Later he touched on the turmoil on college campuses, including what he called the “tense days” on campus when students occupied Nassau Hall last month. “So what we were seeing on college campuses right now, I believe, is a reflection of concerns about entrenched stereotypes and systemic racism in our society,” he said.
Despite he and council covering a wide range of topics, some things went unmentioned.
The subject of the pending legal challenge to the university’s property tax exemption never came up, nor did council members inquire about possible zoning changes the school might seek in the future for its expected redevelopment of Alexander Street.
At one point, Councilwoman Jenny Crumiller pressed him on his views on providing employees with paid sick leave and asked if he would consider the university adopting that policy. He said he could not get into the details of a policy that he had not looked at.

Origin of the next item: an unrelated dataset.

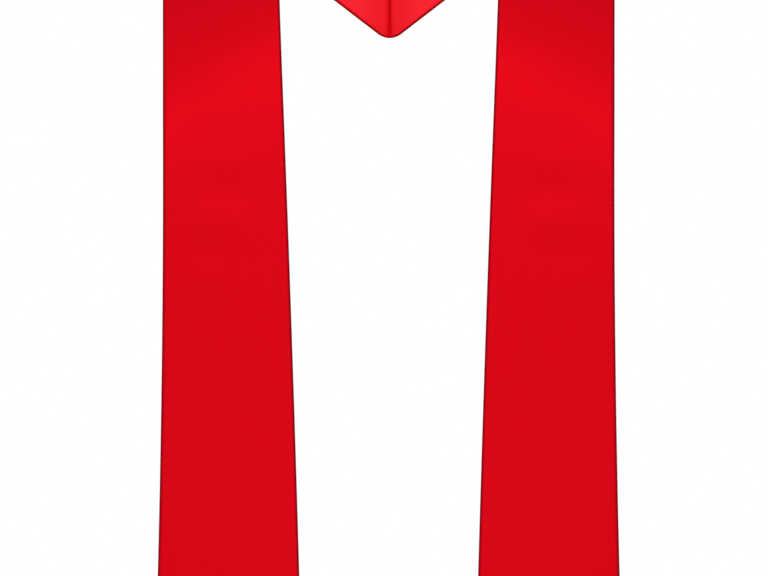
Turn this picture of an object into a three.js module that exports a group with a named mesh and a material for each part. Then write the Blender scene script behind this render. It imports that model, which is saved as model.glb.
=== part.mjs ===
// A graduation stole: two mirrored halves of satin, sewn together at the centre back and worn over both
// shoulders. Each half is a face panel outside and a lining panel against the body.
//
// Frame: +X to the wearer's left, the wearer faces -Y, +Z up. The origin lies in the middle of the neck,
// level with the inner edges where they pass over the shoulders.
//
// The form is a flat half rolled over a shoulder. The shoulder is a bent sheet whose straight lines all
// fall outwards at one slope, so the cloth bends over it without stretching. "Across" and "rise" are the
// half laid flat in the plane of its own hanging front: across is measured from the centre plane, and
// rise upwards from the apex, the point where the ridges of the two shoulders would meet.
import * as THREE from "three";

// Driving sizes, in millimetres and degrees
const SIDE_LENGTH = 696; // from the ridge of the shoulder down to where the pointed end starts
const POINT_DEPTH = 48; // of the pointed end
const NECK_WIDTH = 103.1; // of the strip from the centre back to the ridge
const END_WIDTH = 128.6; // of the strip where the pointed end starts
const END_SPREAD = 144.2; // from the centre plane to the strip's middle, where the pointed end starts
const RIDGE_SPREAD = 156.2; // the same where the strip passes over the ridge
const SHOULDER_SLOPE = 27.2; // degrees that the ridge falls outwards
const FRONT_REACH = 280; // along the cloth, from the ridge to where the front hangs plumb
const BACK_REACH = 200; // along the cloth, from the ridge to where the back bends no more
const TIP_RADIUS = 20; // of the rounded point at the centre back
const FACE_WALL = 1.2; // satin with its pressed-in stiffening
const LINING_WALL = 1.2;
const LAYER_GAP = 0.3; // between face and lining
const SEAM_GAP = 0.3; // between the halves at the centre back
const EDGE_ROLL = 4; // how far in from its edge the turned cloth reaches its full thickness

// Shape numbers, as shares
const FLARE_POWER = 1.49; // the strip widens slowly at first, and faster towards its end

// The shoulder from front to back. Lean is how far the cloth has turned from hanging plumb, in degrees,
// and reach is measured along the cloth from the ridge, as a share of FRONT_REACH or BACK_REACH.
const SHOULDER = [
  { reach: -1, lean: 0 },
  { reach: -0.68, lean: 6 },
  { reach: -0.32, lean: 20 },
  { reach: 0, lean: 90 },
  { reach: 0.38, lean: 156 },
  { reach: 0.65, lean: 166 },
  { reach: 1, lean: 168 },
];

// How finely the surfaces are divided
const COLUMNS = 4; // across the strip, between the rolled edges
const FRONT_ROWS = 8; // where the cloth hangs plumb
const RIDGE_ROWS = 20; // from there to the ridge
const BACK_ROWS = 12; // from the ridge to the seam
const ROLL_STEPS = 2; // in a rolled edge
const PROFILE_STEPS = 240; // along the shoulder's profile

const slope = THREE.MathUtils.degToRad(SHOULDER_SLOPE);
const sinSlope = Math.sin(slope);
const cosSlope = Math.cos(slope);

// The table in millimetres and radians, with the rate at which the lean changes in each row: none at
// both ends, and between them the rates before and after, each weighed by the other's length.
const bends = SHOULDER.map(({ reach, lean }) => ({
  at: reach * (reach < 0 ? FRONT_REACH : BACK_REACH),
  lean: THREE.MathUtils.degToRad(lean),
  rate: 0,
}));
for (let i = 1; i < bends.length - 1; i += 1) {
  const before = bends[i].at - bends[i - 1].at;
  const after = bends[i + 1].at - bends[i].at;
  const rateBefore = (bends[i].lean - bends[i - 1].lean) / before;
  const rateAfter = (bends[i + 1].lean - bends[i].lean) / after;
  bends[i].rate = (rateBefore * after + rateAfter * before) / (before + after);
}

// Lean at a reach, in radians: a smooth cubic curve through the rows of the table.
function leanAt(reach) {
  const held = THREE.MathUtils.clamp(reach, -FRONT_REACH, BACK_REACH);
  const next = bends.findIndex(({ at }, i) => i > 0 && held <= at);
  const from = bends[next - 1];
  const to = bends[next];
  const span = to.at - from.at;
  const t = (held - from.at) / span;
  const leaving = (1 - t) ** 2;
  const coming = t ** 2;
  return (
    from.lean * (1 + 2 * t) * leaving +
    from.rate * span * t * leaving +
    to.lean * (3 - 2 * t) * coming -
    to.rate * span * (1 - t) * coming
  );
}

// The shoulder's profile, stepped along the cloth from the ridge: back is how far it has gone backwards
// and up how far it has gone up, at a right angle to the ridge.
function walkProfile(length) {
  const step = length / PROFILE_STEPS;
  const points = [{ back: 0, up: 0 }];
  for (let i = 0; i < PROFILE_STEPS; i += 1) {
    const lean = leanAt((i + 0.5) * step);
    const { back, up } = points[i];
    points.push({ back: back + step * Math.sin(lean), up: up + step * Math.cos(lean) });
  }
  return points;
}

const frontProfile = walkProfile(-FRONT_REACH);
const backProfile = walkProfile(BACK_REACH);

// Height that the cloth loses in front by bending back over the ridge
const slack = frontProfile[PROFILE_STEPS].up + FRONT_REACH;

// A point of the profile. Past its ends the cloth runs on straight, at the lean that it has there.
function shoulderPoint(reach) {
  const lean = leanAt(reach);
  const held = THREE.MathUtils.clamp(reach, -FRONT_REACH, BACK_REACH);
  const points = held < 0 ? frontProfile : backProfile;
  const place = (Math.abs(held) / (held < 0 ? FRONT_REACH : BACK_REACH)) * PROFILE_STEPS;
  const i = Math.min(Math.floor(place), PROFILE_STEPS - 1);
  const { back, up } = points[i];
  const share = place - i;
  return {
    back: THREE.MathUtils.lerp(back, points[i + 1].back, share) + (reach - held) * Math.sin(lean),
    up: THREE.MathUtils.lerp(up, points[i + 1].up, share) + (reach - held) * Math.cos(lean),
    lean,
  };
}

// The ridge crosses the flat half in a straight line: this is its rise at a distance across, and a
// reach in front of or behind it.
function riseAt(across, reach) {
  return (slack + reach - across * sinSlope) / cosSlope;
}

// A point of a half on the body. Offset is its height over the side that lies on the body.
function onBody(across, rise, offset) {
  const along = across * cosSlope - rise * sinSlope;
  const reach = across * sinSlope + rise * cosSlope - slack;
  const { back, up, lean } = shoulderPoint(reach);
  const height = up + offset * Math.sin(lean);
  return new THREE.Vector3(
    along * cosSlope + height * sinSlope,
    back - offset * Math.cos(lean),
    height * cosSlope - along * sinSlope,
  );
}

// The flat outline of a half. The strip's middle leans outwards along a parabola from its end up to the
// ridge and runs on straight, and its width grows from the ridge down to its end.
const ridgeRise = riseAt(RIDGE_SPREAD, 0);
const endRise = ridgeRise - SIDE_LENGTH;

function stripMiddle(rise) {
  const share = (rise - endRise) / SIDE_LENGTH;
  const bend = share < 0 ? 0 : share < 1 ? share ** 2 : 2 * share - 1;
  return END_SPREAD + (RIDGE_SPREAD - END_SPREAD) * bend;
}

function stripWidth(rise) {
  const share = THREE.MathUtils.clamp((ridgeRise - rise) / SIDE_LENGTH, 0, 1);
  return NECK_WIDTH + (END_WIDTH - NECK_WIDTH) * share ** FLARE_POWER;
}

// Where a line of the strip reaches the centre seam: the line is followed over the ridge until it comes
// within half the seam's gap of the centre plane. At takes a rise and gives the line's distance across.
function seamRise(at, offset) {
  let low = ridgeRise;
  let high = riseAt(0, BACK_REACH);
  for (let i = 0; i < 40; i += 1) {
    const middle = (low + high) / 2;
    if (onBody(at(middle), middle, offset).x > SEAM_GAP / 2) {
      low = middle;
    } else {
      high = middle;
    }
  }
  return low;
}

// The rounded point at the centre back. A circle touches the outer edges of both halves, so on one half
// it starts a tangent's length before the sharp point and cuts in until it meets the seam.
const sharpRise = seamRise((rise) => stripMiddle(rise) + stripWidth(rise) / 2, 0);
const sharpPoint = onBody(stripMiddle(sharpRise) + NECK_WIDTH / 2, sharpRise, 0);
const nearSharp = onBody(stripMiddle(sharpRise) + NECK_WIDTH / 2, sharpRise - TIP_RADIUS, 0);
const edgeFall = Math.atan2(nearSharp.z - sharpPoint.z, nearSharp.x - sharpPoint.x);
const roundStart = sharpRise - TIP_RADIUS * Math.tan(edgeFall);

function tipCut(rise) {
  const past = THREE.MathUtils.clamp(rise - roundStart, 0, TIP_RADIUS);
  return TIP_RADIUS - Math.sqrt(TIP_RADIUS ** 2 - past ** 2);
}

// Rolled edges are a quarter of an ellipse: thickness as a share of the wall, for a place in the roll as
// a share of its depth.
function rollThickness(place) {
  return Math.sqrt(1 - (1 - place) ** 2);
}

// The lines that run along the strip, from its inner edge to its outer one. A line lies at a share of the
// width and a margin more or less, and full is its share of the wall.
function stripLines() {
  const lines = [];
  for (let i = 0; i < ROLL_STEPS; i += 1) {
    const place = i / ROLL_STEPS;
    lines.push({ share: 0, margin: place * EDGE_ROLL, full: rollThickness(place) });
  }
  for (let i = 0; i <= COLUMNS; i += 1) {
    const share = i / COLUMNS;
    lines.push({ share, margin: EDGE_ROLL * (1 - 2 * share), full: 1 });
  }
  for (let i = ROLL_STEPS - 1; i >= 0; i -= 1) {
    const place = i / ROLL_STEPS;
    lines.push({ share: 1, margin: -place * EDGE_ROLL, full: rollThickness(place) });
  }
  return lines;
}

function acrossAt(line, rise) {
  const width = stripWidth(rise) - tipCut(rise);
  return stripMiddle(rise) - stripWidth(rise) / 2 + line.share * width + line.margin;
}

// The rise at which a line of the strip has a given reach
function lineRise(line, reach) {
  let rise = riseAt(RIDGE_SPREAD, reach);
  for (let i = 0; i < 6; i += 1) {
    rise = riseAt(acrossAt(line, rise), reach);
  }
  return rise;
}

// The apex lies above the origin by as much as the inner edge, where it crosses the ridge, lies below it.
const innerEdge = { share: 0, margin: 0 };
const innerRise = lineRise(innerEdge, 0);
const apexHeight = -onBody(acrossAt(innerEdge, innerRise), innerRise, 0).z;

// The points along one line of the strip: its rise and its share of the wall, from the pointed end up the
// front, over the ridge and down the back to the seam.
function linePoints(line, offset) {
  const fromMiddle = Math.abs(acrossAt(line, endRise) - END_SPREAD);
  const tip = endRise - POINT_DEPTH * (1 - fromMiddle / (END_WIDTH / 2));
  const seam = seamRise((rise) => acrossAt(line, rise), offset);
  const stretches = [
    { from: tip + EDGE_ROLL, to: lineRise(line, -FRONT_REACH), rows: FRONT_ROWS },
    { from: lineRise(line, -FRONT_REACH), to: lineRise(line, 0), rows: RIDGE_ROWS },
    { from: lineRise(line, 0), to: seam - EDGE_ROLL, rows: BACK_ROWS },
  ];
  const points = [];
  for (let i = 0; i < ROLL_STEPS; i += 1) {
    const place = i / ROLL_STEPS;
    points.push({ rise: tip + place * EDGE_ROLL, full: rollThickness(place) });
  }
  stretches.forEach(({ from, to, rows }) => {
    for (let i = 0; i < rows; i += 1) {
      points.push({ rise: THREE.MathUtils.lerp(from, to, i / rows), full: 1 });
    }
  });
  for (let i = ROLL_STEPS; i >= 0; i -= 1) {
    const place = i / ROLL_STEPS;
    points.push({ rise: seam - place * EDGE_ROLL, full: rollThickness(place) });
  }
  return points;
}

// A panel is two sheets that meet all round at its rolled edges. The flat sheet lies towards the other
// panel at the offset flatAt, and the full sheet lies wall away from it, outwards if wall is positive.
function panelGeometry(flatAt, wall, side) {
  const lines = stripLines().map((line) => ({ ...line, points: linePoints(line, flatAt) }));
  const positions = [];
  [0, wall].forEach((thickness) => {
    lines.forEach((line) => {
      line.points.forEach(({ rise, full }) => {
        const offset = flatAt + thickness * Math.min(line.full, full);
        const place = onBody(acrossAt(line, rise), rise, offset);
        positions.push(place.x * side, place.y, place.z + apexHeight);
      });
    });
  });

  const rows = lines[0].points.length;
  const sheetSize = lines.length * rows;
  const fullFacesOut = wall * side > 0;
  const index = [];
  const quad = (a, b, c, d, facesOut) => {
    index.push(...(facesOut ? [a, b, c, a, c, d] : [a, c, b, a, d, c]));
  };
  for (let line = 0; line < lines.length - 1; line += 1) {
    for (let row = 0; row < rows - 1; row += 1) {
      const start = line * rows + row;
      const corners = [start, start + rows, start + rows + 1, start + 1];
      quad(...corners, !fullFacesOut);
      quad(...corners.map((corner) => corner + sheetSize), fullFacesOut);
    }
  }

  const geometry = new THREE.BufferGeometry();
  geometry.setAttribute("position", new THREE.Float32BufferAttribute(positions, 3));
  geometry.setIndex(index);
  geometry.computeVertexNormals();
  return geometry;
}

const faceSatin = { color: 0xd80c1c, roughness: 0.42, metalness: 0 };
const liningSatin = { color: 0xee2033, roughness: 0.5, metalness: 0 };

const stole = new THREE.Group();
[
  { name: "left", side: 1 },
  { name: "right", side: -1 },
].forEach(({ name, side }) => {
  const faceAt = LINING_WALL + LAYER_GAP;
  const face = new THREE.Mesh(
    panelGeometry(faceAt, FACE_WALL, side),
    new THREE.MeshStandardMaterial(faceSatin),
  );
  face.name = `${name}_face_panel`;
  const lining = new THREE.Mesh(
    panelGeometry(LINING_WALL, -LINING_WALL, side),
    new THREE.MeshStandardMaterial(liningSatin),
  );
  lining.name = `${name}_lining_panel`;
  stole.add(face, lining);
});

export default stole;
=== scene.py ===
# %% [markdown]
# # A satin graduation stole, in the form that it has when worn
#
# The real thing is a long strip of red satin in two mirrored halves. The halves hang down the front as
# two bands, pass over the shoulders and meet in a V at the centre back. Each half is two layers, a face
# and a lining, sewn together inside out, turned and pressed.
#
# The lesson starts from a frame: four plain panels that already have their real size and place. Nothing
# in Blender moves or resizes them. Each is replaced by a finer sheet that follows the same shape and adds
# what cloth has: turned edges, shallow swells, seams that pull, and the shine of satin.

import math

import bpy
import numpy as np
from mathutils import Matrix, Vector


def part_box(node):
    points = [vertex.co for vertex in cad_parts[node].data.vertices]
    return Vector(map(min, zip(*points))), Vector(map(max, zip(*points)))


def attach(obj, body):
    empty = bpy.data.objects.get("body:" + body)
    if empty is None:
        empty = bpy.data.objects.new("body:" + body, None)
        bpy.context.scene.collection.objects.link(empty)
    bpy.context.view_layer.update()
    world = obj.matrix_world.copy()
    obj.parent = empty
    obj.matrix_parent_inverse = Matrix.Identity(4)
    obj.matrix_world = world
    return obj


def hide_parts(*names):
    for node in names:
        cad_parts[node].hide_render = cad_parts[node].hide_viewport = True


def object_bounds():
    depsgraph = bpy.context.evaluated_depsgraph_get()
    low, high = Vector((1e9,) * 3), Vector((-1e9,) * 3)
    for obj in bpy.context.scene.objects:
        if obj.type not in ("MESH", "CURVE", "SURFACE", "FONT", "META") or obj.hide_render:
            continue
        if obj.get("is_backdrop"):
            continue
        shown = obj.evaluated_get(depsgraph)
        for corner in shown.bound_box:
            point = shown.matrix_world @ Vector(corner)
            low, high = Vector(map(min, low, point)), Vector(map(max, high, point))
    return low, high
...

Attendance was light for the meeting, held inside the former Borough Hall, on a rainy night. There were about half a dozen university employees present, including university vice president and secretary Robert K. Durkee, seated at the table with council members, and the school’s chief lawyer, Ramona Romero, in the audience.
In his remarks, Mr. Eisgruber stressed the importance of having open lines of communication between both sides of Nassau Street.
“We know that there are going to be opportunities to collaborate around shared priorities for the town and the university,” he said. “We know that there are going to be moments when our priorities may diverge or require some accommodation between us.”